» **Collected material**

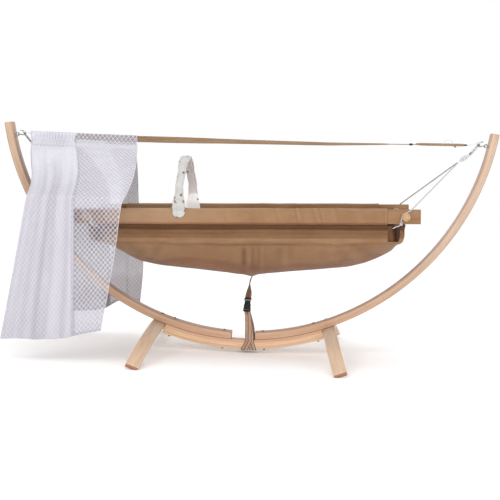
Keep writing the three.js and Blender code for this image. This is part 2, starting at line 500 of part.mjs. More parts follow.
// -------------------------------------------------------------------- tether
const TX = 12.3;               // buckle centre
{
  const X = V(1, 0, 0);
  // two turns round the beam that part below their crossing
  const turn = (top, low) => webbing([V(top, -26.9, 55.5), V(low, -26.9, 14.7), V(low, 26.9, 14.7), V(top, 26.9, 55.5)],
    () => X, STRAP_W, STRAP_T);
  add("tether_beam_wrap", turn(21, 5.6).add(turn(31, 39.9)), mat.webbing);
  const lower = [[26, -27.5, 66], [19, -17, 120], [TX, -8.7, 162], [TX, -7.7, 171], [TX, -5.6, 174.2],
    [TX, 5.6, 174.2], [TX, 7.7, 171], [TX, 8.7, 162], [19, 17, 120], [26, 27.5, 66]];
  add("tether_lower_loop", webbing(lower.map(([x, y, z]) => V(x, y, z)), () => X, STRAP_W, STRAP_T), mat.webbing);

  const block = (hx, hy, z0, z1, c) => {
    const s = (z) => [V(TX - hx + c, -hy, z), V(TX + hx - c, -hy, z), V(TX + hx, -hy + c, z), V(TX + hx, hy - c, z),
      V(TX + hx - c, hy, z), V(TX - hx + c, hy, z), V(TX - hx, hy - c, z), V(TX - hx, -hy + c, z)];
    return loft([s(z0), s(z1)]);
  };
  const female = block(15.5, 5.5, 167.4, 198.4, 2)
    .subtract(box(TX - 13, TX + 13, -10, 10, 171.4, 176.6))
    .subtract(box(TX - 12.4, TX + 12.4, -3.4, 3.4, 179.6, 205))
    .subtract(box(TX - 20, TX + 20, -3.4, 3.4, 182.5, 191.5));
  add("buckle_female", female, mat.black);
  const prong = (s) => loft([
    [V(TX + s * 4.4, -2.6, 200), V(TX + s * 9.6, -2.6, 200), V(TX + s * 9.6, 2.6, 200), V(TX + s * 4.4, 2.6, 200)],
    [V(TX + s * 6.4, -2.6, 186), V(TX + s * 11.6, -2.6, 190), V(TX + s * 11.6, 2.6, 190), V(TX + s * 6.4, 2.6, 186)],
    [V(TX + s * 7.6, -2.6, 181), V(TX + s * 9.8, -2.6, 181), V(TX + s * 9.8, 2.6, 181), V(TX + s * 7.6, 2.6, 181)],
  ]);
  const male = block(12.5, 4.2, 198.9, 213, 1.5)
    .add(block(15, 4.2, 211, 222.2, 1.5))
    .add(prong(-1)).add(prong(1))
    .subtract(box(TX - 13, TX + 13, -10, 10, 213.2, 217.8));
  add("buckle_male", male, mat.black);

  // closed eye of webbing through the slot
  const eyePts = [[0, 226], [4.6, 224.2], [6.2, 220], [6, 216.4], [3, 215.5], [-3, 215.5], [-6, 216.4], [-6.2, 220], [-4.6, 224.2]];
  const eye = loft(eyePts.map(([y, z], i) => {
    const n = eyePts.length, p = eyePts[(i + n - 1) % n], q = eyePts[(i + 1) % n];
    const N = V(0, -(q[1] - p[1]), q[0] - p[0]).normalize();
    const c = (u, v) => V(TX + u * 12.2, y, z).addScaledVector(N, v * 0.8);
    return [c(-1, -1), c(1, -1), c(1, 1), c(-1, 1)];
  }), true);
  const up = [];
  for (let i = 0; i <= 10; i++) {
    const f = i / 10, z = 225.9 + (312.2 - 225.9) * f;
    up.push([V(TX + (28 - TX) * f, 0, z), Math.min(1, Math.max(0, (f - 0.05) / 0.85)) * 90]);
  }
  const rise = webbing(up.map((u) => u[0]), (i) => V(Math.cos(rad(up[i][1])), Math.sin(rad(up[i][1])), 0), STRAP_W, STRAP_T);
  add("tether_bed_strap", eye.add(rise), mat.webbing);
}

export default group;
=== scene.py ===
import bpy
import bmesh
import math
import numpy as np
from mathutils import Matrix, Vector


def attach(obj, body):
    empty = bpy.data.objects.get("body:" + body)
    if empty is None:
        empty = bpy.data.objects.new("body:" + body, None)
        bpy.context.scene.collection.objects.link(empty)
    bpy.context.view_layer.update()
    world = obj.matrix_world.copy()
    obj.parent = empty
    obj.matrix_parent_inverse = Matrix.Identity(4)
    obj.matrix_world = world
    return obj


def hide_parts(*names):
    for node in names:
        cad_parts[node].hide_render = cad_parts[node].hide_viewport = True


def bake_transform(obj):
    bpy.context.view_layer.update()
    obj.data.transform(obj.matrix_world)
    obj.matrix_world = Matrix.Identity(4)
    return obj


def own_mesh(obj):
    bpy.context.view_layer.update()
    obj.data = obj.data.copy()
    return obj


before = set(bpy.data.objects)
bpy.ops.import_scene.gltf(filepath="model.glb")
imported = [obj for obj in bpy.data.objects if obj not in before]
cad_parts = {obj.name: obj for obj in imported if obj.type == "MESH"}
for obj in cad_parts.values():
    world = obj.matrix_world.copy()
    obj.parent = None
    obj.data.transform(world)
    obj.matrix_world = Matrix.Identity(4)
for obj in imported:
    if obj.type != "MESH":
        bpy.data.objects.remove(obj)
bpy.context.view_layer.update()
scene = bpy.context.scene
MM = 0.001

# ------------------------------------------------------------------ camera
YAW, PITCH, ROLL = 0.05591, 0.08954, 0.02688
fwd = Vector((-math.sin(YAW) * math.cos(PITCH), math.cos(YAW) * math.cos(PITCH), -math.sin(PITCH)))
r0 = Vector((math.cos(YAW), math.sin(YAW), 0))
u0 = r0.cross(fwd)
right = math.cos(ROLL) * r0 + math.sin(ROLL) * u0
up = -math.sin(ROLL) * r0 + math.cos(ROLL) * u0
cam = bpy.data.cameras.new("camera")
cam.lens, cam.sensor_width, cam.sensor_fit = 72.0, 36.0, "HORIZONTAL"
cam.clip_start, cam.clip_end = 0.05, 60
eye = bpy.data.objects.new("camera", cam)
M = Matrix((right, up, -fwd)).transposed().to_4x4()
M.translation = Vector((0.24283, -4.03346, 0.78140))
eye.matrix_world = M
scene.collection.objects.link(eye)
scene.camera = eye


# ----------------------------------------------------------------- helpers
def lin(c):
    out = []
    for v in c:
        v = v / 255
        out.append(v / 12.92 if v <= 0.04045 else ((v + 0.055) / 1.055) ** 2.4)
    return (*out, 1.0)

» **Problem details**
Quote each line of the data above exactly as written.

» **Answer for this exercise**
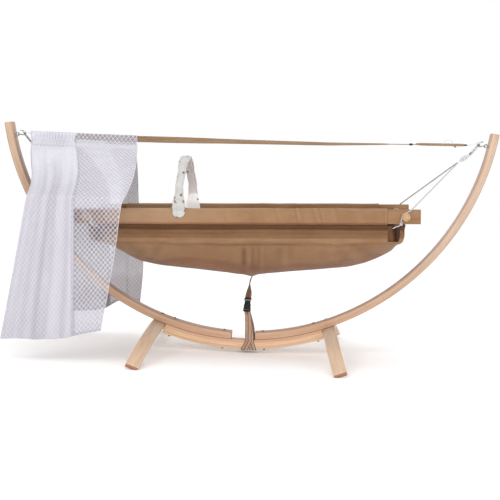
Keep writing the three.js and Blender code for this image. This is part 2, starting at line 500 of part.mjs. More parts follow.
// -------------------------------------------------------------------- tether
const TX = 12.3;               // buckle centre
{
  const X = V(1, 0, 0);
  // two turns round the beam that part below their crossing
  const turn = (top, low) => webbing([V(top, -26.9, 55.5), V(low, -26.9, 14.7), V(low, 26.9, 14.7), V(top, 26.9, 55.5)],
    () => X, STRAP_W, STRAP_T);
  add("tether_beam_wrap", turn(21, 5.6).add(turn(31, 39.9)), mat.webbing);
  const lower = [[26, -27.5, 66], [19, -17, 120], [TX, -8.7, 162], [TX, -7.7, 171], [TX, -5.6, 174.2],
    [TX, 5.6, 174.2], [TX, 7.7, 171], [TX, 8.7, 162], [19, 17, 120], [26, 27.5, 66]];
  add("tether_lower_loop", webbing(lower.map(([x, y, z]) => V(x, y, z)), () => X, STRAP_W, STRAP_T), mat.webbing);

  const block = (hx, hy, z0, z1, c) => {
    const s = (z) => [V(TX - hx + c, -hy, z), V(TX + hx - c, -hy, z), V(TX + hx, -hy + c, z), V(TX + hx, hy - c, z),
      V(TX + hx - c, hy, z), V(TX - hx + c, hy, z), V(TX - hx, hy - c, z), V(TX - hx, -hy + c, z)];
    return loft([s(z0), s(z1)]);
  };
  const female = block(15.5, 5.5, 167.4, 198.4, 2)
    .subtract(box(TX - 13, TX + 13, -10, 10, 171.4, 176.6))
    .subtract(box(TX - 12.4, TX + 12.4, -3.4, 3.4, 179.6, 205))
    .subtract(box(TX - 20, TX + 20, -3.4, 3.4, 182.5, 191.5));
  add("buckle_female", female, mat.black);
  const prong = (s) => loft([
    [V(TX + s * 4.4, -2.6, 200), V(TX + s * 9.6, -2.6, 200), V(TX + s * 9.6, 2.6, 200), V(TX + s * 4.4, 2.6, 200)],
    [V(TX + s * 6.4, -2.6, 186), V(TX + s * 11.6, -2.6, 190), V(TX + s * 11.6, 2.6, 190), V(TX + s * 6.4, 2.6, 186)],
    [V(TX + s * 7.6, -2.6, 181), V(TX + s * 9.8, -2.6, 181), V(TX + s * 9.8, 2.6, 181), V(TX + s * 7.6, 2.6, 181)],
  ]);
  const male = block(12.5, 4.2, 198.9, 213, 1.5)
    .add(block(15, 4.2, 211, 222.2, 1.5))
    .add(prong(-1)).add(prong(1))
    .subtract(box(TX - 13, TX + 13, -10, 10, 213.2, 217.8));
  add("buckle_male", male, mat.black);

  // closed eye of webbing through the slot
  const eyePts = [[0, 226], [4.6, 224.2], [6.2, 220], [6, 216.4], [3, 215.5], [-3, 215.5], [-6, 216.4], [-6.2, 220], [-4.6, 224.2]];
  const eye = loft(eyePts.map(([y, z], i) => {
    const n = eyePts.length, p = eyePts[(i + n - 1) % n], q = eyePts[(i + 1) % n];
    const N = V(0, -(q[1] - p[1]), q[0] - p[0]).normalize();
    const c = (u, v) => V(TX + u * 12.2, y, z).addScaledVector(N, v * 0.8);
    return [c(-1, -1), c(1, -1), c(1, 1), c(-1, 1)];
  }), true);
  const up = [];
  for (let i = 0; i <= 10; i++) {
    const f = i / 10, z = 225.9 + (312.2 - 225.9) * f;
    up.push([V(TX + (28 - TX) * f, 0, z), Math.min(1, Math.max(0, (f - 0.05) / 0.85)) * 90]);
  }
  const rise = webbing(up.map((u) => u[0]), (i) => V(Math.cos(rad(up[i][1])), Math.sin(rad(up[i][1])), 0), STRAP_W, STRAP_T);
  add("tether_bed_strap", eye.add(rise), mat.webbing);
}

export default group;
=== scene.py ===
import bpy
import bmesh
import math
import numpy as np
from mathutils import Matrix, Vector


def attach(obj, body):
    empty = bpy.data.objects.get("body:" + body)
    if empty is None:
        empty = bpy.data.objects.new("body:" + body, None)
        bpy.context.scene.collection.objects.link(empty)
    bpy.context.view_layer.update()
    world = obj.matrix_world.copy()
    obj.parent = empty
    obj.matrix_parent_inverse = Matrix.Identity(4)
    obj.matrix_world = world
    return obj


def hide_parts(*names):
    for node in names:
        cad_parts[node].hide_render = cad_parts[node].hide_viewport = True


def bake_transform(obj):
    bpy.context.view_layer.update()
    obj.data.transform(obj.matrix_world)
    obj.matrix_world = Matrix.Identity(4)
    return obj


def own_mesh(obj):
    bpy.context.view_layer.update()
    obj.data = obj.data.copy()
    return obj


before = set(bpy.data.objects)
bpy.ops.import_scene.gltf(filepath="model.glb")
imported = [obj for obj in bpy.data.objects if obj not in before]
cad_parts = {obj.name: obj for obj in imported if obj.type == "MESH"}
for obj in cad_parts.values():
    world = obj.matrix_world.copy()
    obj.parent = None
    obj.data.transform(world)
    obj.matrix_world = Matrix.Identity(4)
for obj in imported:
    if obj.type != "MESH":
        bpy.data.objects.remove(obj)
bpy.context.view_layer.update()
scene = bpy.context.scene
MM = 0.001

# ------------------------------------------------------------------ camera
YAW, PITCH, ROLL = 0.05591, 0.08954, 0.02688
fwd = Vector((-math.sin(YAW) * math.cos(PITCH), math.cos(YAW) * math.cos(PITCH), -math.sin(PITCH)))
r0 = Vector((math.cos(YAW), math.sin(YAW), 0))
u0 = r0.cross(fwd)
right = math.cos(ROLL) * r0 + math.sin(ROLL) * u0
up = -math.sin(ROLL) * r0 + math.cos(ROLL) * u0
cam = bpy.data.cameras.new("camera")
cam.lens, cam.sensor_width, cam.sensor_fit = 72.0, 36.0, "HORIZONTAL"
cam.clip_start, cam.clip_end = 0.05, 60
eye = bpy.data.objects.new("camera", cam)
M = Matrix((right, up, -fwd)).transposed().to_4x4()
M.translation = Vector((0.24283, -4.03346, 0.78140))
eye.matrix_world = M
scene.collection.objects.link(eye)
scene.camera = eye


# ----------------------------------------------------------------- helpers
def lin(c):
    out = []
    for v in c:
        v = v / 255
        out.append(v / 12.92 if v <= 0.04045 else ((v + 0.055) / 1.055) ** 2.4)
    return (*out, 1.0)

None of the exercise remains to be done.